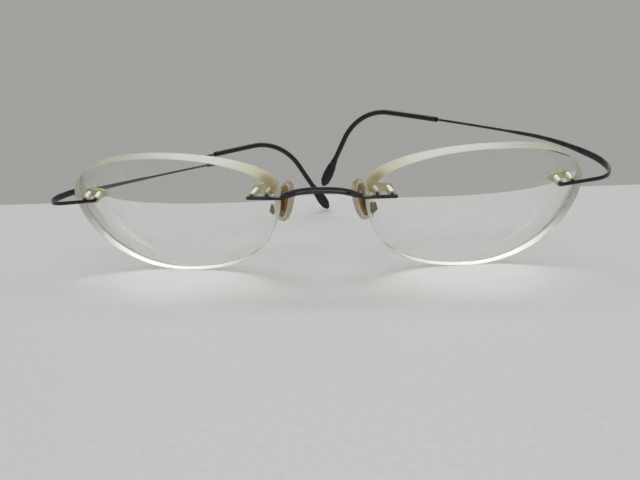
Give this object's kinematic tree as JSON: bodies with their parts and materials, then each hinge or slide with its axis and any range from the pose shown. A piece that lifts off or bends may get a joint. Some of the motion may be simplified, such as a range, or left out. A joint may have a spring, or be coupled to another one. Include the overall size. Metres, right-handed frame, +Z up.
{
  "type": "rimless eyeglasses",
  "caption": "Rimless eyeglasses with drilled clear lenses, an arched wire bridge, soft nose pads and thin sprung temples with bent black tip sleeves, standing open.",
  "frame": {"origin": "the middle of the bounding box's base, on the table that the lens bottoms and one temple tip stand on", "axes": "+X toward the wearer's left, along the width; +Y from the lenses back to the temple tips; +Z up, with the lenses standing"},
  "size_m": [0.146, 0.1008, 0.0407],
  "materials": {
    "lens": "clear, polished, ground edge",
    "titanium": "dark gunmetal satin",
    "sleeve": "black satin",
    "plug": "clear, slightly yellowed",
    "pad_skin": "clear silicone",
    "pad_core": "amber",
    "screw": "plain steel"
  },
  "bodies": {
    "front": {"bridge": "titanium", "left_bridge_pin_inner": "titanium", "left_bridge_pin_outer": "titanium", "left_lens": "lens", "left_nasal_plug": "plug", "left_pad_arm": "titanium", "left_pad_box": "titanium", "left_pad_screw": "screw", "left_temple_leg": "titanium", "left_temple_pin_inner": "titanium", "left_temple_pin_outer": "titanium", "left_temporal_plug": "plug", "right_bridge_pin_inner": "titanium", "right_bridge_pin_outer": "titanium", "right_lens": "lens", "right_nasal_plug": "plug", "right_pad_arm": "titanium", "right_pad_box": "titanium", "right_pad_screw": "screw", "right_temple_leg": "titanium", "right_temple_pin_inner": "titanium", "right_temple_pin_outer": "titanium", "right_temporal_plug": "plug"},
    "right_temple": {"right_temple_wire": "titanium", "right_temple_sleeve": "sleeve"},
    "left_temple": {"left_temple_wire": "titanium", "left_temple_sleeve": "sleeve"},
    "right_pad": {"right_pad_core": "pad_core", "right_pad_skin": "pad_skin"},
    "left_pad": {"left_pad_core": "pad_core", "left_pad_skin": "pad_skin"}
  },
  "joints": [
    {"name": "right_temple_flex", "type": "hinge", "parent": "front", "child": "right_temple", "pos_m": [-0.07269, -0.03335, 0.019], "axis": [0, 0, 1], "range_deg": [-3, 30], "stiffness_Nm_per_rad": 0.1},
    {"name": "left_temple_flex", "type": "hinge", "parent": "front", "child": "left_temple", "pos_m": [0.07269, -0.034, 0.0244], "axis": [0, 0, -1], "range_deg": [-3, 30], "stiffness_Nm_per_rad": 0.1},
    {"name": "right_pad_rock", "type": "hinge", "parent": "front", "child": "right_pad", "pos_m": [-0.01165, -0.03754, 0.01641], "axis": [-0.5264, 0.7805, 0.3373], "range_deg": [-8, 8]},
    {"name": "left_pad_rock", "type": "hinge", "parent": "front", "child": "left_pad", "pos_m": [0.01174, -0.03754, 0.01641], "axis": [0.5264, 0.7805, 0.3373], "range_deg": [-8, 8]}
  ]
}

Task directions: Gather and return every line that holds the string "with".

Written response:
Give this object's kinematic tree as JSON: bodies with their parts and materials, then each hinge or slide with its axis and any range from the pose shown. A piece that lifts off or bends may get a joint. Some of the motion may be simplified, such as a range, or left out. A joint may have a spring, or be coupled to another one. Include the overall size. Metres, right-handed frame, +Z up.
  "caption": "Rimless eyeglasses with drilled clear lenses, an arched wire bridge, soft nose pads and thin sprung temples with bent black tip sleeves, standing open.",
  "frame": {"origin": "the middle of the bounding box's base, on the table that the lens bottoms and one temple tip stand on", "axes": "+X toward the wearer's left, along the width; +Y from the lenses back to the temple tips; +Z up, with the lenses standing"},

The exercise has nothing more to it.